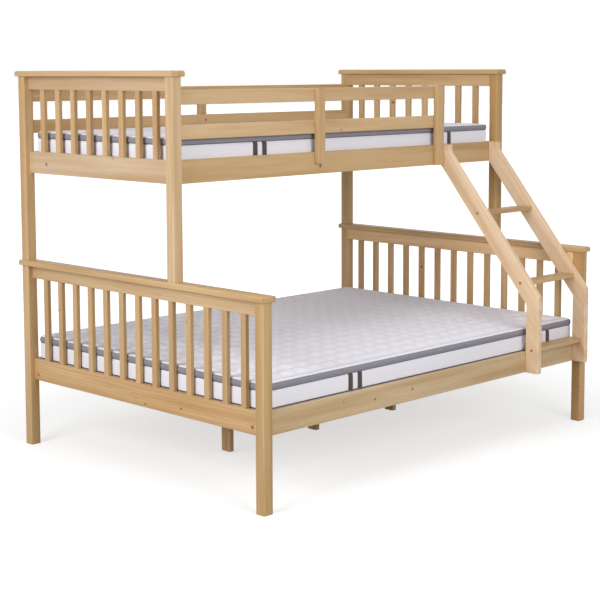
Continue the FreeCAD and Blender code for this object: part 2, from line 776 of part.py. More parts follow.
def stringer(end):
    """A cranked stringer: an upright foot on the lower rail, a slope, and an upright head."""
    inner = ENDS[end]
    outer_face = f"Layout.ladder_{end}"
    start = {"left": outer_face, "right": f"{outer_face} - Sizes.stringer_thick"}[end]
    body = new_body(f"ladder_stringer_{end}", start, "0", "0")
    front_knee = "Layout.knee + Layout.slope_offset - Layout.slope * Sizes.foot_deep"
    front_heel = f"{front_knee} + Layout.slope * (Layout.head_front - Layout.foot_front)"
    outline = (
        ("Layout.foot_back", "Layout.lower_rail_low"),
        ("Layout.foot_back", "Layout.knee"),
        ("Layout.head_back", "Layout.upper_rail_low"),
        ("Layout.head_back", "Layout.upper_rail_top"),
        ("Layout.head_front", "Layout.upper_rail_top"),
        ("Layout.head_front", front_heel),
        ("Layout.foot_front", front_knee),
        ("Layout.foot_front", "Layout.lower_rail_low"),
    )
    sketch = body.newObject("Sketcher::SketchObject", "outline")
    sketch.AttachmentSupport = (origin_part(body, "YZ_Plane"), [""])
    sketch.MapMode = "FlatFace"
    corners = [FreeCAD.Vector(sketch.evalExpression(y), sketch.evalExpression(z), 0) for y, z in outline]
    for step, corner in enumerate(corners):
        sketch.addGeometry(Part.LineSegment(corner, corners[(step + 1) % len(corners)]), False)
    for step, (y, z) in enumerate(outline):
        sketch.addConstraint(Sketcher.Constraint("Coincident", step, 2, (step + 1) % len(corners), 1))
        for kind, value, expression in (("DistanceX", corners[step].x, y), ("DistanceY", corners[step].y, z)):
            number = sketch.addConstraint(Sketcher.Constraint(kind, -1, 1, step, 1, value))
            title = f"corner_{step}_{kind[-1].lower()}"
            sketch.renameConstraint(number, title)
            sketch.setExpression(f"Constraints.{title}", expression)
    pad = body.newObject("PartDesign::Pad", "board")
    pad.Profile = sketch
    pad.setExpression("Length", "Sizes.stringer_thick")
    body.Tip = pad
    doc.recompute()
    faces = [f"Face{number}" for number, face in enumerate(pad.Shape.Faces, start=1) if is_cheek(face)]
    soften(body, "Chamfer", pad, faces, "Sizes.board_ease")
    for tread in TREADS:
        cut_housing(body, tread, inner)


def is_cheek(face):
    """Tell whether a face of a stringer looks along the bed."""
    return abs(face.normalAt(0, 0).dot(ALONG_X)) > PARALLEL_SHARE


def cut_housing(body, tread, inner):
    """The groove in a stringer's inner face that holds the end of a tread."""
    centre_x = {
        1: "Sizes.stringer_thick + (Sizes.overrun - Sizes.tread_housing) / 2",
        -1: "(Sizes.tread_housing - Sizes.overrun) / 2",
    }[inner]
    add_box(
        body,
        "Subtractive",
        f"{tread}_housing",
        (
            "Sizes.tread_housing + Sizes.overrun",
            "Sizes.tread_deep + 2 * Sizes.joint_clear",
            "Sizes.tread_thick + 2 * Sizes.joint_clear",
        ),
        (
            centre_x,
            f"Layout.{tread}_tread_back - Sizes.tread_deep / 2",
            f"Layout.{tread}_tread_low - Sizes.joint_clear",
        ),
    )


def tread(name):
    """A level tread between the stringers; the lowest one lies on the lower rail."""
    body = new_body(
        f"ladder_tread_{name}",
        "(Layout.ladder_left + Layout.ladder_right) / 2",
        f"Layout.{name}_tread_back - Sizes.tread_deep / 2",
        f"Layout.{name}_tread_low",
    )
    size = ("Layout.tread_long", "Sizes.tread_deep", "Sizes.tread_thick")
    stock = add_box(body, "Additive", "stock", size, ("0", "0", "0"))
    soften(body, "Fillet", stock, edges_along(stock.Shape, ALONG_X), "Sizes.tread_round")


# Hardware

def rod(diameter, long, start, direction):
    """A hidden rod from a point, along a direction, with a few flat sides in place of a round."""
    prism = doc.addObject("Part::Prism", "rod")
    prism.setExpression("Polygon", "Sizes.round_sides")
    prism.setExpression("Circumradius", f"{diameter} / 2")
    prism.setExpression("Height", long)
    prism.Placement.Rotation = FreeCAD.Rotation(ALONG_Z, direction)
    bind_base(prism, *start)
    return prism


def disc(diameter, thick, start, direction):
    """A round disc from a point, along a direction."""
    cylinder = doc.addObject("Part::Cylinder", "disc")
    cylinder.setExpression("Radius", f"{diameter} / 2")
    cylinder.setExpression("Height", thick)
    cylinder.Placement.Rotation = FreeCAD.Rotation(ALONG_Z, direction)
    bind_base(cylinder, *start)
    return cylinder


def group(label, members):
    """Identical pieces that share one sub-part, each a solid of its own."""
    compound = doc.addObject("Part::Compound", label)
    compound.Label = label
    compound.Links = members
    parts.append(compound)


def rail_centre_line(tier, side):
    """Y of the middle of a side rail's thickness."""
    return f"{side_place(tier, side)} + {SIDES[side]} * (Sizes.post_side - Sizes.rail_thick / 2)"


def rail_hardware():
    """A bolt and a barrel nut at both ends of each side rail."""
    bolts = []
    nuts = []
    for tier in TIERS:
        height = f"Layout.{tier}_rail_low + Layout.bolt_rise"
        for side in SIDES:
            middle = rail_centre_line(tier, side)
            for inward in ENDS.values():
                start = f"{-inward} * (Layout.inner_half_long + Sizes.bolt_embed)"
                bolts.append(rod("Sizes.bolt_diameter", "Layout.bolt_long", (start, middle, height), ALONG_X * inward))
                nuts.append(barrel_nut(inward, middle, height))
    group("rail_bolts", bolts)
    group("barrel_nuts", nuts)


def barrel_nut(inward, middle, height):
    """A round nut that lies across the rail, with a cross hole for the bolt."""
    place = f"{-inward} * (Layout.inner_half_long - Sizes.nut_setback)"
    front = f"{middle} - Sizes.nut_long / 2"
    nut = doc.addObject("Part::Cut", "nut")
    nut.Base = rod("Sizes.nut_diameter", "Sizes.nut_long", (place, front, height), ALONG_Y)
    hole_start = f"{place} - Sizes.nut_diameter"
    nut.Tool = rod("Layout.bolt_hole", "2 * Sizes.nut_diameter", (hole_start, middle, height), ALONG_X)
    return nut


def stacking_pins():
    """The four pins that stand through the lower caps and hold the upper posts."""
    pins = []
    for inward_x in ENDS.values():
        for side, inward_y in SIDES.items():
            place = (
                f"{-inward_x} * Layout.rail_end_place",
                f"{side_place('upper', side)} + {inward_y} * Sizes.post_side / 2",
                "Layout.lower_top - Sizes.pin_embed",
            )
            pins.append(rod("Sizes.pin_diameter", "Layout.pin_long", place, ALONG_Z))
    group("stacking_pins", pins)


def screw_caps():
    """The round covers over the screws that hold the treads, on both stringers' outer faces."""
    covers = []
    for end, inward in ENDS.items():
        for name in TREADS:
            middle = f"Layout.{name}_tread_low + Sizes.tread_thick / 2"
            across = {
                "lower": "Layout.foot_back - Sizes.foot_deep / 2",
            }.get(name, f"Layout.{name}_tread_back - Sizes.tread_deep / 2")
            start = (f"Layout.ladder_{end}", across, middle)
            covers.append(disc("Sizes.screw_cap_diameter", "Sizes.screw_cap_proud", start, ALONG_X * -inward))
    group("ladder_screw_caps", covers)


def build():
    """Make every sub-part."""
    for tier in TIERS:
        for end in ENDS:
            for side in SIDES:
                post(tier, side, end)
            cap(tier, end)
            panel_rail(tier, "bottom", end)
            panel_rail(tier, "top", end)
            panel_slats(tier, end)
        for side in SIDES:
            side_rail(tier, side)
            bearer(tier, side)
        bed_slats(tier)
        mattress(tier)
    centre_beam()
    for name, step in (("left", -1), ("middle", 0), ("right", 1)):
        centre_leg(name, step)
    guards()
    uprights()
    for end in ENDS:
        stringer(end)
    for name in TREADS:
        tread(name)
    rail_hardware()
    stacking_pins()
    screw_caps()
    doc.recompute()


def check():
    """Stop if anything in the document failed or any sub-part has no sound solid."""
    for item in doc.Objects:
        if "Invalid" in item.State or "Error" in item.State:
            raise RuntimeError(f"{item.Label} failed: {item.getStatusString()}")
    for item in parts:
        if item.Shape.isNull() or not item.Shape.isValid() or not item.Shape.Solids:
            raise RuntimeError(f"{item.Label} has no sound solid")


def export():
    """Write each sub-part to a file of its own."""
    os.makedirs("parts", exist_ok=True)
    for item in parts:
        item.Shape.exportStep(f"parts/{item.Label}.step")
        box = item.Shape.BoundBox
        print(
            f"{item.Label}: {len(item.Shape.Solids)} solids,"
            f" X {box.XMin:.1f} {box.XMax:.1f}, Y {box.YMin:.1f} {box.YMax:.1f}, Z {box.ZMin:.1f} {box.ZMax:.1f}"
        )


fill_sheet()
fill_layout()
build()
check()
export()
print(f"{len(parts)} sub-parts")
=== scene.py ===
# %% [markdown]
# # Triple bunk bed
#
# This lesson dresses a finished construction model of a triple bunk bed: a double bed below, a
# single bed above its back half, and a ladder with cranked sides. The wooden parts come from the
# construction model and keep their shapes. What is made here is the finish of the pine, the two
# mattresses, their borders and tapes, the light, the floor and the camera. All lengths are in
# metres, X runs along the bed, Y from the front to the back, and Z up.

import json
import math

import bmesh
import bpy
from mathutils import Matrix, Vector, noise
from mathutils.bvhtree import BVHTree

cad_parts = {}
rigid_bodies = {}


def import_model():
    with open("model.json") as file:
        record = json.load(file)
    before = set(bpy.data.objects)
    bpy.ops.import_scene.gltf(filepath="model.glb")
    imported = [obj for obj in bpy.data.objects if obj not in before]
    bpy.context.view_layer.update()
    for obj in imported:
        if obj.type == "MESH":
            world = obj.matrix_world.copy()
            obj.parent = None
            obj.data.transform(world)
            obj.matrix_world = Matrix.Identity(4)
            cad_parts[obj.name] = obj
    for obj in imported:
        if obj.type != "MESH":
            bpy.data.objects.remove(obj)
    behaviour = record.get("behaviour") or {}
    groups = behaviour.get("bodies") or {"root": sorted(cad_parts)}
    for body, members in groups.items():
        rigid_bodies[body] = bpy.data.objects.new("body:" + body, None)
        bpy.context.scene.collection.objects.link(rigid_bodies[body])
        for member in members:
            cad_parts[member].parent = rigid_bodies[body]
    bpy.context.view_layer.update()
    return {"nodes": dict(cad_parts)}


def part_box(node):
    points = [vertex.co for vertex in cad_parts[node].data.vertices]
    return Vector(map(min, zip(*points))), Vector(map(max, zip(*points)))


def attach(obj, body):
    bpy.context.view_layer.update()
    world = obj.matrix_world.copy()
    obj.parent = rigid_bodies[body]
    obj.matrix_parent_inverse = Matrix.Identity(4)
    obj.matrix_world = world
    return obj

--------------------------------

PROBLEM DESCRIPTION
Above are some lines. Repeat exactly, and only, those from the line that has "box = item.Shape.BoundBox" through the line that has "for member in".

EXERCISE SOLUTION
        box = item.Shape.BoundBox
        print(
            f"{item.Label}: {len(item.Shape.Solids)} solids,"
            f" X {box.XMin:.1f} {box.XMax:.1f}, Y {box.YMin:.1f} {box.YMax:.1f}, Z {box.ZMin:.1f} {box.ZMax:.1f}"
        )


fill_sheet()
fill_layout()
build()
check()
export()
print(f"{len(parts)} sub-parts")
=== scene.py ===
# %% [markdown]
# # Triple bunk bed
#
# This lesson dresses a finished construction model of a triple bunk bed: a double bed below, a
# single bed above its back half, and a ladder with cranked sides. The wooden parts come from the
# construction model and keep their shapes. What is made here is the finish of the pine, the two
# mattresses, their borders and tapes, the light, the floor and the camera. All lengths are in
# metres, X runs along the bed, Y from the front to the back, and Z up.

import json
import math

import bmesh
import bpy
from mathutils import Matrix, Vector, noise
from mathutils.bvhtree import BVHTree

cad_parts = {}
rigid_bodies = {}


def import_model():
    with open("model.json") as file:
        record = json.load(file)
    before = set(bpy.data.objects)
    bpy.ops.import_scene.gltf(filepath="model.glb")
    imported = [obj for obj in bpy.data.objects if obj not in before]
    bpy.context.view_layer.update()
    for obj in imported:
        if obj.type == "MESH":
            world = obj.matrix_world.copy()
            obj.parent = None
            obj.data.transform(world)
            obj.matrix_world = Matrix.Identity(4)
            cad_parts[obj.name] = obj
    for obj in imported:
        if obj.type != "MESH":
            bpy.data.objects.remove(obj)
    behaviour = record.get("behaviour") or {}
    groups = behaviour.get("bodies") or {"root": sorted(cad_parts)}
    for body, members in groups.items():
        rigid_bodies[body] = bpy.data.objects.new("body:" + body, None)
        bpy.context.scene.collection.objects.link(rigid_bodies[body])
        for member in members:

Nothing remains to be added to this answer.